*The request*. Read through the entries below and return each line with the word "shows".

*Data provided*.
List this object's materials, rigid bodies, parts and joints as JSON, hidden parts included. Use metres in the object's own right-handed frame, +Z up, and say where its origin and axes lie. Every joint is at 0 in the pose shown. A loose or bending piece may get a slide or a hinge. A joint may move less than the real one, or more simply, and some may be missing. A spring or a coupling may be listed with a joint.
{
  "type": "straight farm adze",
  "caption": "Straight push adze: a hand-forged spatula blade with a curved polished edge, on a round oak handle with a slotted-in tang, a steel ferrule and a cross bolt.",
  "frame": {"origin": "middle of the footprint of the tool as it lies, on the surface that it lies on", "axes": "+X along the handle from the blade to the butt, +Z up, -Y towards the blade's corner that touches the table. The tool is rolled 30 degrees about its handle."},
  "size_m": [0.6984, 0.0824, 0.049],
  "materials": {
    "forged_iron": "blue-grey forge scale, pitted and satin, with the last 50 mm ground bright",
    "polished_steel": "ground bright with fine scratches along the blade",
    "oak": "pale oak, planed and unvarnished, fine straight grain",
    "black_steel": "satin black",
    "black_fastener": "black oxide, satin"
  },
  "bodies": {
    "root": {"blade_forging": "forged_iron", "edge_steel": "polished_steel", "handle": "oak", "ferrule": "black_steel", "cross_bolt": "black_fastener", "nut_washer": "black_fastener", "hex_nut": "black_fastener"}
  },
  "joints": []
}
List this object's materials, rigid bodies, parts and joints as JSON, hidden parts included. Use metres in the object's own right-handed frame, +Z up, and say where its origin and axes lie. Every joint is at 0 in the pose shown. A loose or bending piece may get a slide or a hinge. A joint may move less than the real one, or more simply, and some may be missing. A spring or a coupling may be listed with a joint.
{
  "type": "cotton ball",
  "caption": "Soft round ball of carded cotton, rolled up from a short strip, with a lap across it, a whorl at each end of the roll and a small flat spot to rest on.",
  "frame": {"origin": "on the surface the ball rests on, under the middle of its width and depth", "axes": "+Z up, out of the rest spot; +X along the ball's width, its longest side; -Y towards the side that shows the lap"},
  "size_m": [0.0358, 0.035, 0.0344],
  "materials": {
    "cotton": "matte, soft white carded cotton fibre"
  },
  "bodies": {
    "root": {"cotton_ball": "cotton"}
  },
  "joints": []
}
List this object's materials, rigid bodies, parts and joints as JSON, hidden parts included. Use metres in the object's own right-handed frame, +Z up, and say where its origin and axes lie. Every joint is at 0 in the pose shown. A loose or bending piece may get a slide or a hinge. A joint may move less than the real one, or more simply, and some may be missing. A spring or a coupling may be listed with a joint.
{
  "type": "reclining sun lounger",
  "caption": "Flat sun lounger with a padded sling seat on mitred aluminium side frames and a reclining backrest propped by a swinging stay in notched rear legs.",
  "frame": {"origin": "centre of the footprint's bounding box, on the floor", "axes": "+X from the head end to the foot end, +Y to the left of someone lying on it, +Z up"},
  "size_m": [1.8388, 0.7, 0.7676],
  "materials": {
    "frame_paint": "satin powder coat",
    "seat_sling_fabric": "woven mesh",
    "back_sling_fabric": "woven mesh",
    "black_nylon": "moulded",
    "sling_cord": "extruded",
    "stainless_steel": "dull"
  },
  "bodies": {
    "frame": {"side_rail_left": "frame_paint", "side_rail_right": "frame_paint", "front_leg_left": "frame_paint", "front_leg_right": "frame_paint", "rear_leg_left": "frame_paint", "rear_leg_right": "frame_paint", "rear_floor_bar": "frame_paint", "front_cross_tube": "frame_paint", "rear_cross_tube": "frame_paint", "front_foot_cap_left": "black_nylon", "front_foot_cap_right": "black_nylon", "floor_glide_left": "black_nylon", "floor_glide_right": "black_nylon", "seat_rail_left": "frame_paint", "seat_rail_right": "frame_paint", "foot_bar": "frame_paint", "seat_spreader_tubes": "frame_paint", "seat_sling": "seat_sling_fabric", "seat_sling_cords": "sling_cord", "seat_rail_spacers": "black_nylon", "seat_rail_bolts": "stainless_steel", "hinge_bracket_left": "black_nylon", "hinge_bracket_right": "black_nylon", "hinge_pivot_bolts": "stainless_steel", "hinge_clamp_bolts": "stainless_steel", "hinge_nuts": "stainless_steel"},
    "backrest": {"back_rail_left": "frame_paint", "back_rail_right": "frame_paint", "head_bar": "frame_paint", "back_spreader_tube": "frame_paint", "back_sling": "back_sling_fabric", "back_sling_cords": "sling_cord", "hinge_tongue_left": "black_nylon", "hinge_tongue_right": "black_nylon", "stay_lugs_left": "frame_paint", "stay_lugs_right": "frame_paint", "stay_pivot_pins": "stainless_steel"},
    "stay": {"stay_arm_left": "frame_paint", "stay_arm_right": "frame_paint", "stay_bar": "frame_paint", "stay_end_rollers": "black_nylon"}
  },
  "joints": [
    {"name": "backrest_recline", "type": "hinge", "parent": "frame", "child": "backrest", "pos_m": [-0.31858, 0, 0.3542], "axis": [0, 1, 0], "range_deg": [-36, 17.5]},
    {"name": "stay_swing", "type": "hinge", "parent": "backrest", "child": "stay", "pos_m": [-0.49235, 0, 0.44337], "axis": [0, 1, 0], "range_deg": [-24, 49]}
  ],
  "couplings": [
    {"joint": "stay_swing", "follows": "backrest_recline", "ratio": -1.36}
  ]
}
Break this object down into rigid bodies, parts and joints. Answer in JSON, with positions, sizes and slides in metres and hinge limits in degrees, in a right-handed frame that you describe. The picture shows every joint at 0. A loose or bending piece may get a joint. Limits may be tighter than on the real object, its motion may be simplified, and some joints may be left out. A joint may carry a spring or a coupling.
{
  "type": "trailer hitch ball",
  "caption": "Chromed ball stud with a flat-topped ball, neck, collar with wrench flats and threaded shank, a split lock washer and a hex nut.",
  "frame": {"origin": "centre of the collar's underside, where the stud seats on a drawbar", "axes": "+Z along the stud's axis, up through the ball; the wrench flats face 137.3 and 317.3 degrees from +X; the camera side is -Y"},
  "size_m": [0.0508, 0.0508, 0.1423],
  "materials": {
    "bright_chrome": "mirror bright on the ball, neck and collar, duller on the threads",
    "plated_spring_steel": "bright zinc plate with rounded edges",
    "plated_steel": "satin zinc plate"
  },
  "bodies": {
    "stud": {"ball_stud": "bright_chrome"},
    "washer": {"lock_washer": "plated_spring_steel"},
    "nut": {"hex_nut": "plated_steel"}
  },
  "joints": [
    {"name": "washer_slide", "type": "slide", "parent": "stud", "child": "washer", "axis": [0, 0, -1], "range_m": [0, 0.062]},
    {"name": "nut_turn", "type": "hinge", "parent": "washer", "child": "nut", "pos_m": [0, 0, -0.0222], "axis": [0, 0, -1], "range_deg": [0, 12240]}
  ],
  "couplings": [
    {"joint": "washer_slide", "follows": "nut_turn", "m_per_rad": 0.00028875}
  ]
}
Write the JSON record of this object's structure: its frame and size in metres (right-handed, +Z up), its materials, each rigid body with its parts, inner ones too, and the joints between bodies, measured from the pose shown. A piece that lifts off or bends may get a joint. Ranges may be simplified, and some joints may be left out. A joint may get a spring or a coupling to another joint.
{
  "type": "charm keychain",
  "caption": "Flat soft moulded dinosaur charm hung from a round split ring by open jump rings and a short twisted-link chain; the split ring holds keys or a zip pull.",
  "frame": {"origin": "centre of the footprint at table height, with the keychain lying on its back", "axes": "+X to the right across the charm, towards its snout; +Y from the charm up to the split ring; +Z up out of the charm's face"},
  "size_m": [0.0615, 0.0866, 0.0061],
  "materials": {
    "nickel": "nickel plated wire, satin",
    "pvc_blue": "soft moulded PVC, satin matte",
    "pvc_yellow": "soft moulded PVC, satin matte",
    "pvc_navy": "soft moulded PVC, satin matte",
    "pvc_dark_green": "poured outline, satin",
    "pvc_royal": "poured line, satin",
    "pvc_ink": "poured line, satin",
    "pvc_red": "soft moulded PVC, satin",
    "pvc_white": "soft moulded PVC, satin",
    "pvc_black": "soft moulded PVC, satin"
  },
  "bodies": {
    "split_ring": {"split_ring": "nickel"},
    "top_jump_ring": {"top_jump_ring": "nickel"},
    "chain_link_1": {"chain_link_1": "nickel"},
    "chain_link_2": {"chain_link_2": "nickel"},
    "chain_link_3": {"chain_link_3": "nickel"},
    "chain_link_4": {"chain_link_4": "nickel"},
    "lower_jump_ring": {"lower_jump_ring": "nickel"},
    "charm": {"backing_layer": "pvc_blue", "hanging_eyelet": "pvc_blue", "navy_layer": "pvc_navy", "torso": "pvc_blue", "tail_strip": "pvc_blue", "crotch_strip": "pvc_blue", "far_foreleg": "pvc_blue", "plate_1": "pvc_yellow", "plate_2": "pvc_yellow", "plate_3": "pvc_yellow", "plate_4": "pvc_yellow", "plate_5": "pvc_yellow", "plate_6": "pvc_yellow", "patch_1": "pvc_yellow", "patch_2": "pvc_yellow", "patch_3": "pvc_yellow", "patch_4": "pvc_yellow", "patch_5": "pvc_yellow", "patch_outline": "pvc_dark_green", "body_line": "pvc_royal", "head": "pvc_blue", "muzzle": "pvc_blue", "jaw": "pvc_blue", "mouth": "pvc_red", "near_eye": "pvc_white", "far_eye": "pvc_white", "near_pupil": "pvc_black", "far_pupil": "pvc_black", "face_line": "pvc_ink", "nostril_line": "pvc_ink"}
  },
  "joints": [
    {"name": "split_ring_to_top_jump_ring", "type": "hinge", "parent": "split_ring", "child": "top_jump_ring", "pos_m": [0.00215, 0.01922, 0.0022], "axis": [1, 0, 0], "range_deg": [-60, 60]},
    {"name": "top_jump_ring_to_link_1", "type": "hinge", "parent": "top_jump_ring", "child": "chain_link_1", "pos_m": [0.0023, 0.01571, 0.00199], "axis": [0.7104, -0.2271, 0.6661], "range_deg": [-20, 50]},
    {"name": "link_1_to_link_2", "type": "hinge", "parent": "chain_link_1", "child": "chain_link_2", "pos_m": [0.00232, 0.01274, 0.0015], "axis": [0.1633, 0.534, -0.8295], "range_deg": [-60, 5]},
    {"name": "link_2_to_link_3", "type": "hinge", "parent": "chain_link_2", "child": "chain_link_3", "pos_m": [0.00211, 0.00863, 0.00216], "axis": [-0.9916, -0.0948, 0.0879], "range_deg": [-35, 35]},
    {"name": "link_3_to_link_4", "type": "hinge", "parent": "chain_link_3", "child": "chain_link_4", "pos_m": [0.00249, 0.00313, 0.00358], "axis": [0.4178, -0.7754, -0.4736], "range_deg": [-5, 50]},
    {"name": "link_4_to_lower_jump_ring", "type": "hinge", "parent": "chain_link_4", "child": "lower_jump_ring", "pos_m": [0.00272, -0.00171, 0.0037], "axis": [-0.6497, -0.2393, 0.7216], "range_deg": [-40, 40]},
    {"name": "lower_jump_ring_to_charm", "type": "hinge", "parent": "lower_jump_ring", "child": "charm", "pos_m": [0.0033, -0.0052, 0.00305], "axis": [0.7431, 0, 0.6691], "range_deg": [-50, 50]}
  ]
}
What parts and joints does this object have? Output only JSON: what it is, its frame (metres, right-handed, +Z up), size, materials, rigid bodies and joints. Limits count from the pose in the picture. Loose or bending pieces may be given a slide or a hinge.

*Exercise result*.
  "frame": {"origin": "on the surface the ball rests on, under the middle of its width and depth", "axes": "+Z up, out of the rest spot; +X along the ball's width, its longest side; -Y towards the side that shows the lap"},
Break this object down into rigid bodies, parts and joints. Answer in JSON, with positions, sizes and slides in metres and hinge limits in degrees, in a right-handed frame that you describe. The picture shows every joint at 0. A loose or bending piece may get a joint. Limits may be tighter than on the real object, its motion may be simplified, and some joints may be left out. A joint may carry a spring or a coupling.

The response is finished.